Thursday, August 18, 2011

riots and the underclass


Video - BBC "interview an old negro about the riots" backfires.

Counterpunch | What’s a riot without looting? We want it, they’ve got it! You’d think from the press that looting was alien to British tradition, imported by immigrants more recent than the Normans. Not so. Gavin Mortimer, author of The Blitz, had an amusing piece in the First Post about the conduct of Britons at the time of their Finest Hour:

“It didn't take long for a hardcore of opportunists to realise there were rich pickings available in the immediate aftermath of a raid – and the looting wasn't limited to civilians.

“In October 1940 Winston Churchill ordered the arrest and conviction of six London firemen caught looting from a burned-out shop to be hushed up by Herbert Morrison, his Home Secretary. The Prime Minister feared that if the story was made public it would further dishearten Londoners struggling to cope with the daily bombardments…

“The looting was often carried out by gangs of children organized by a Fagin figure; he would send them into bombed-out houses the morning after a raid with orders to target coins from gas meters and display cases containing First World War medals. In April 1941 Lambeth juvenile court dealt with 42 children in one day, from teenage girls caught stripping clothes from dead bodies to a seven-year-old boy who had stolen five shillings from the gas meter of a damaged house. In total, juvenile crime accounted for 48 per cent of all arrests in the nine months between September 1940 and May 1941 and there were 4,584 cases of looting.

“Joan Veazey, whose husband was a vicar in Kennington, south London, wrote in her diary after one raid in 1940: "The most sickening thing was to see people like vultures, picking up things and taking them away. I didn't like to feel that English people would do this, but they did."

“Perhaps the most shameful episode of the whole Blitz occurred on the evening of March 8 1941 when the Cafe de Paris in Piccadilly was hit by a German bomb. The cafe was one of the most glamorous night spots in London, the venue for off-duty officers to bring their wives and girlfriends, and within minutes of its destruction the looters moved in.

"Some of the looters in the Cafe de Paris cut off the people's fingers to get the rings," recalled Ballard Berkeley, a policeman during the Blitz who later found fame as the 'Major' in Fawlty Towers. Even the wounded in the Cafe de Paris were robbed of their jewellery amid the confusion and carnage.”

A revolution is not a tea party, sniffed Lenin, but he should have added that it often starts off with a big party. Perhaps he was acknowledging that when he said a revolution was “a festival of the oppressed.” After the storming of the Winter Palace in October 1917 everyone was drunk for three days, conduct of which the prissy Vladimir Illich no doubt heartily disapproved.
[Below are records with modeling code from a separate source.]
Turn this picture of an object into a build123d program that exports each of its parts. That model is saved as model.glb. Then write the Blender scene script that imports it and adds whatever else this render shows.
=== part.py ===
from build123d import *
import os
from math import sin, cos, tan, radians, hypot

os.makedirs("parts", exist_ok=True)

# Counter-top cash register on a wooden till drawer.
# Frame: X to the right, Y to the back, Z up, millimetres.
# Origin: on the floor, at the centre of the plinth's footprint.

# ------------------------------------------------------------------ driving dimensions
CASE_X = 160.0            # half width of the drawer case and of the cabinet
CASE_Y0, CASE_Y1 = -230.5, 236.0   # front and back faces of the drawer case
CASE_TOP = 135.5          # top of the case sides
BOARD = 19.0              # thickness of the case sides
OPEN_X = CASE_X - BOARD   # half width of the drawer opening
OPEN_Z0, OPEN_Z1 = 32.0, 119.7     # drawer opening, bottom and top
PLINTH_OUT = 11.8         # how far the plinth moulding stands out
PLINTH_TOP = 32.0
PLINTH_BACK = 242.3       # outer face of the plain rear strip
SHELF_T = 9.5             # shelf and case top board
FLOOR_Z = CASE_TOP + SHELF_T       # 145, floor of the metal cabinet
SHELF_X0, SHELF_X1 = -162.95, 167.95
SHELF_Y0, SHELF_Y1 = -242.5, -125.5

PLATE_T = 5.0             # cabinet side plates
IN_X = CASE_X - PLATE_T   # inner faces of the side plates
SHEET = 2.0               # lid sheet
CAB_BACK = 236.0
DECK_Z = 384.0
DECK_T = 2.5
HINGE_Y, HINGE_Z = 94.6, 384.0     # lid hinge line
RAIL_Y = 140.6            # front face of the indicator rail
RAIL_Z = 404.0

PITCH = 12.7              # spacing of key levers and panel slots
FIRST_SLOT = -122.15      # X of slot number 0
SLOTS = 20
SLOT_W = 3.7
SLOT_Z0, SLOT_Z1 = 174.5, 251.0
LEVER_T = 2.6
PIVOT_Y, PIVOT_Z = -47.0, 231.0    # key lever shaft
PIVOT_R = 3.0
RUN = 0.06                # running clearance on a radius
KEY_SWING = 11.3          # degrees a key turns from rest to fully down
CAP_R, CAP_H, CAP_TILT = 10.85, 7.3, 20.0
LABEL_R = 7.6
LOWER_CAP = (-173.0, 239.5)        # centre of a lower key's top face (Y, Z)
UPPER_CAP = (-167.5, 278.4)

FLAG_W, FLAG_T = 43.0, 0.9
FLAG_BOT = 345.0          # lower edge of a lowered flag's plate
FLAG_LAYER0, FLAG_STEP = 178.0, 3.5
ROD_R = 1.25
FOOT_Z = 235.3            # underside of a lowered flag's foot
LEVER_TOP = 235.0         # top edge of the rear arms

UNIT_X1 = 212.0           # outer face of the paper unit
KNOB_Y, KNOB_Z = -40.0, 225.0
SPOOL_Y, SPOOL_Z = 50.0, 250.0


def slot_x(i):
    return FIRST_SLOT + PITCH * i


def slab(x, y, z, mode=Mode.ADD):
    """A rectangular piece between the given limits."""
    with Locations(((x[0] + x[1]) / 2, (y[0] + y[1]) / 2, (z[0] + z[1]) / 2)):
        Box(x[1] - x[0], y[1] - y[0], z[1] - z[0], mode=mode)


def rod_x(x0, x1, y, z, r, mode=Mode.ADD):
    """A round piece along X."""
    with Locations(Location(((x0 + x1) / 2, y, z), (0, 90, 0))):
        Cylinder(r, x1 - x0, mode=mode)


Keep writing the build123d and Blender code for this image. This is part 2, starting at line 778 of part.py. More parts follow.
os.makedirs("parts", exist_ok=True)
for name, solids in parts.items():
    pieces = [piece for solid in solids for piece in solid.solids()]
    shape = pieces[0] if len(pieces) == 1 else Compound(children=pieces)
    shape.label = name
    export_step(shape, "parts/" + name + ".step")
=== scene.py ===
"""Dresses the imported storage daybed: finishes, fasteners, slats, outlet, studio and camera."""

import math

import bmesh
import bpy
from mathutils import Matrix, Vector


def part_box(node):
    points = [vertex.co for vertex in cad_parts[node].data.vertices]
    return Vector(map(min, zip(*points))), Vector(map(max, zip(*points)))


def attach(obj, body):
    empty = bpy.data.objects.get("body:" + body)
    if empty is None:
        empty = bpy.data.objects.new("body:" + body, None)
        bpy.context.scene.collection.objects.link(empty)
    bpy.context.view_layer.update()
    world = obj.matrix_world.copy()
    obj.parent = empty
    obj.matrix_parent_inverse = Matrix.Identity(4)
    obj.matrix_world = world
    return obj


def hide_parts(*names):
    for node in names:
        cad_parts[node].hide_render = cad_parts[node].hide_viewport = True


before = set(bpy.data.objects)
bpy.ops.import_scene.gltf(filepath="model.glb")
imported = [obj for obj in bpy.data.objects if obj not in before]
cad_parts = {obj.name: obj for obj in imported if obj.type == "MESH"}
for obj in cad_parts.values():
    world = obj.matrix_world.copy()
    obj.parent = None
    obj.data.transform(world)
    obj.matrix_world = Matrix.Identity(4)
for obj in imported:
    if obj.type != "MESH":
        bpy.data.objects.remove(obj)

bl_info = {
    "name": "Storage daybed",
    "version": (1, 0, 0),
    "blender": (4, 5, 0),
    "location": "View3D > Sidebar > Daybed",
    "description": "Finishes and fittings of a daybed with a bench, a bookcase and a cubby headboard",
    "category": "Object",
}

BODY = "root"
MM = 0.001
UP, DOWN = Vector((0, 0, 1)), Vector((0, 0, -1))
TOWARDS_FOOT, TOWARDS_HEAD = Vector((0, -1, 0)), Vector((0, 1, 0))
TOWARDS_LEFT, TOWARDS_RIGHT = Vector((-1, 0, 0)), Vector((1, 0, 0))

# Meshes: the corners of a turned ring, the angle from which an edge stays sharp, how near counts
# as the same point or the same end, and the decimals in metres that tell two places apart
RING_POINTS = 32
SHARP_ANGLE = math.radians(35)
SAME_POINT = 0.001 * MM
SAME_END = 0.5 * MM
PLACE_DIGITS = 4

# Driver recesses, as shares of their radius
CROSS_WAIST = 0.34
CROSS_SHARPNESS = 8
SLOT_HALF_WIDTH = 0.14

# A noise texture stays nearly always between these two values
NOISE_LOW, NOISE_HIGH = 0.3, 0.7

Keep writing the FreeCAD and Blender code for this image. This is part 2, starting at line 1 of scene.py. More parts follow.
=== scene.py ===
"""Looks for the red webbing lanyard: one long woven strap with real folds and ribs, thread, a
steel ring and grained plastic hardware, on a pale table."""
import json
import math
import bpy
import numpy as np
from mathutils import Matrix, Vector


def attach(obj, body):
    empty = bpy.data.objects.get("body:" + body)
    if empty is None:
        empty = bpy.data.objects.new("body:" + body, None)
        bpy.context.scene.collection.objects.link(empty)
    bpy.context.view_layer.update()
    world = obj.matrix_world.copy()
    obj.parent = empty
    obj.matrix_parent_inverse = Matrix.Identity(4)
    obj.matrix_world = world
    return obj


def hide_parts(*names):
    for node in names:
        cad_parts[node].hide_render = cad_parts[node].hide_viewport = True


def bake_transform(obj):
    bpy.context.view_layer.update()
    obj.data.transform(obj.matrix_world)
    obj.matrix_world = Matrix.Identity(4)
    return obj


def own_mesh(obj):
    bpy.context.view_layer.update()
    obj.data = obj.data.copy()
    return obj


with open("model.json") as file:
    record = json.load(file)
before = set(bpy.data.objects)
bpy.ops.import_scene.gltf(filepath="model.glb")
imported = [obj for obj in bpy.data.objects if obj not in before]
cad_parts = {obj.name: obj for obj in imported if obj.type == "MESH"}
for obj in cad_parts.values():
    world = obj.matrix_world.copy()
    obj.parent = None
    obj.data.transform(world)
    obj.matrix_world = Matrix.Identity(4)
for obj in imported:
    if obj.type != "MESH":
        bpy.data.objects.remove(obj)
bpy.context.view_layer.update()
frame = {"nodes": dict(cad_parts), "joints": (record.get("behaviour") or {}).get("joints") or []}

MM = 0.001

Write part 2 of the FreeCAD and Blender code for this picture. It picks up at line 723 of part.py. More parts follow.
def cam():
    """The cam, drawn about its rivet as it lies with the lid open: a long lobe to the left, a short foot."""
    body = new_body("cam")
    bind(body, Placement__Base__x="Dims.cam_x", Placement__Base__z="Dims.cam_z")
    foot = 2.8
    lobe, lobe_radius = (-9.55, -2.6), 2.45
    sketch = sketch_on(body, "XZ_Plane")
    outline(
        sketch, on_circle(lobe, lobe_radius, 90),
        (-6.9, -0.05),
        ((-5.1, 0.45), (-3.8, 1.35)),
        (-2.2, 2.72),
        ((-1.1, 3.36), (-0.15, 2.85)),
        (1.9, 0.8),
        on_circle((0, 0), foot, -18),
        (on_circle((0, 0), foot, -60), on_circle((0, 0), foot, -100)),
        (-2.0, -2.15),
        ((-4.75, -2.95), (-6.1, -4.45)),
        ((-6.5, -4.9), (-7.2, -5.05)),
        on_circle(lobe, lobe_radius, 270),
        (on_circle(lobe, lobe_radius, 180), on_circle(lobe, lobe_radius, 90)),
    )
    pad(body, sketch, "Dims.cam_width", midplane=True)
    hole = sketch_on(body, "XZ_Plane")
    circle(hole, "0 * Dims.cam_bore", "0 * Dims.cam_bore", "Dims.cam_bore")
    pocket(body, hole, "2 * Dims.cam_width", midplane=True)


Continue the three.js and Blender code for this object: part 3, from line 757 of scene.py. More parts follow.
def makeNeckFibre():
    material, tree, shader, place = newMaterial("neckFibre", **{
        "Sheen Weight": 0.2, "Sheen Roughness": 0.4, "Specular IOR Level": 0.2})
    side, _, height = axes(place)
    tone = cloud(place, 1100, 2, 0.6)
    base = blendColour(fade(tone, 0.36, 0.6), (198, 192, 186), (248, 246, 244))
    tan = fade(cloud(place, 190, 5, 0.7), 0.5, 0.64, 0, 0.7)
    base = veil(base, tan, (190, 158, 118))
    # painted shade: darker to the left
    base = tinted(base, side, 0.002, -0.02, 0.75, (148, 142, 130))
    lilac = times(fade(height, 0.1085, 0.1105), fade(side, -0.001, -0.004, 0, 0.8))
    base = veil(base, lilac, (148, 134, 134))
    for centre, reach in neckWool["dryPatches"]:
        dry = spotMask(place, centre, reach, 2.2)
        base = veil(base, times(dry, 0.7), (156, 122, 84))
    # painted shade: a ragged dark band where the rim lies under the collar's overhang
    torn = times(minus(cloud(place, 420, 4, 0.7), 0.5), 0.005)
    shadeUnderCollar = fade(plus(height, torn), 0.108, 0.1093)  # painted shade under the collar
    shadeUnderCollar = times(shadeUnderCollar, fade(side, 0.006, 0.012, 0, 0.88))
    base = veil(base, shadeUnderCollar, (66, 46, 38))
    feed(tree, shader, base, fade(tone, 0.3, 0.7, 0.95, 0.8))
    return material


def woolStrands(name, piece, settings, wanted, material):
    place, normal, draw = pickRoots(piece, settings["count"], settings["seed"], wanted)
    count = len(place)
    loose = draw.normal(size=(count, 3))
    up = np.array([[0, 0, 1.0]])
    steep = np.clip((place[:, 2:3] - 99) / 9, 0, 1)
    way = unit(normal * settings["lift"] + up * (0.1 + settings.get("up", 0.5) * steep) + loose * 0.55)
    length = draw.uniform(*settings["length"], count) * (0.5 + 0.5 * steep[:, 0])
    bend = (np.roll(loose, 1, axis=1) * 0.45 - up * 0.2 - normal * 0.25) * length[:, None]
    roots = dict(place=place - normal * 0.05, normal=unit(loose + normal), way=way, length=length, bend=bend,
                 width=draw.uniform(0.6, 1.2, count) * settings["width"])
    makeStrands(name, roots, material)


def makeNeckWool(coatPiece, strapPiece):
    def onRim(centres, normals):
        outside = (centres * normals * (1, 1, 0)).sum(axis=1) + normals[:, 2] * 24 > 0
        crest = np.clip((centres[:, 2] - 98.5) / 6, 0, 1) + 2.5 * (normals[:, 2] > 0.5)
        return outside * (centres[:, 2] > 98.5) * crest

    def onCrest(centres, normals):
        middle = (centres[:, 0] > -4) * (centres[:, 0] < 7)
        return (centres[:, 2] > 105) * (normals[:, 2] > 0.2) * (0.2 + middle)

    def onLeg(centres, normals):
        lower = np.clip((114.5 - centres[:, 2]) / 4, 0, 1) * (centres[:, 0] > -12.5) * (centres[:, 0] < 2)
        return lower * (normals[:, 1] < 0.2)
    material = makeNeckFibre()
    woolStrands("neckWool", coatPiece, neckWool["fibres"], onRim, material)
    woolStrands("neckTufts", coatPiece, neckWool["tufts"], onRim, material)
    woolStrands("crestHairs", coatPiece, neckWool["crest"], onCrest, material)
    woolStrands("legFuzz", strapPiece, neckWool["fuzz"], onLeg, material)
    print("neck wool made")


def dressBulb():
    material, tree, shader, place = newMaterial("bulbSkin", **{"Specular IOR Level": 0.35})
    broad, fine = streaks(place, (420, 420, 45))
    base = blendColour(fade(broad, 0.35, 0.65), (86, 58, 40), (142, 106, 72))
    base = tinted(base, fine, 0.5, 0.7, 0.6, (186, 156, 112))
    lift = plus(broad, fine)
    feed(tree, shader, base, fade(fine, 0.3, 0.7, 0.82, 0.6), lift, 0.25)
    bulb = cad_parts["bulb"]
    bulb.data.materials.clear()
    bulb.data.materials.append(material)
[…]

The riots in London last week started in Tottenham in an area with the highest unemployment in London, in response to the police shooting a young black man, in a country where black people are 26 times more likely to stopped and searched by the cops than whites. Stop-and-searches are allowed under Section 60 of the Criminal Justice and Public Order Act 1994, introduced to deal with football hooligans. It allows police to search anyone in a designated area without specific grounds for suspicion. Use of Section 60 has risen more than 300 per cent between 2005 and last year. In 1997/98 there were 7,970 stop-and-searches, increasing to 53,250 in 2007/08 and 149,955 in 2008/09. Between 2005/06 and 2008/09 the number of Section 60 searches of black people rose by more than 650 per cent.

The day after the heaviest night of rioting I saw Darcus Howe, originally from Trinidad and former editor of Race and Class, now a broadcaster and columnist, being questioned by a snotty BBC interviewer, Fiona Armstrong. We ran it last week as website of the day. Howe linked the riots to upsurges by the oppressed across the Middle East and then remarked that when he’d recently asked his son how many times he’d been stopped and searched by the police, his boy answered that it had happened too often for him to count. To which point Ms Armstrong, plainly irked by the trend in the conversation in which Howe was conspicuously failing in his assigned task – namely to denounce the rioters – said nastily, ““You are not a stranger to riots yourself I understand, are you? You have taken part in them yourself?”

“I have never taken part in a single riot. I've been on demonstrations that ended up in a conflict,” the 67-year old Howe answered indignantly. “Have some respect for an old West Indian negro and stop accusing me of being a rioter because you wanted for me to get abusive. You just sound idiotic — have some respect.” The BBC later apologized to those offended by what it agreed was “a poorly phrased question.”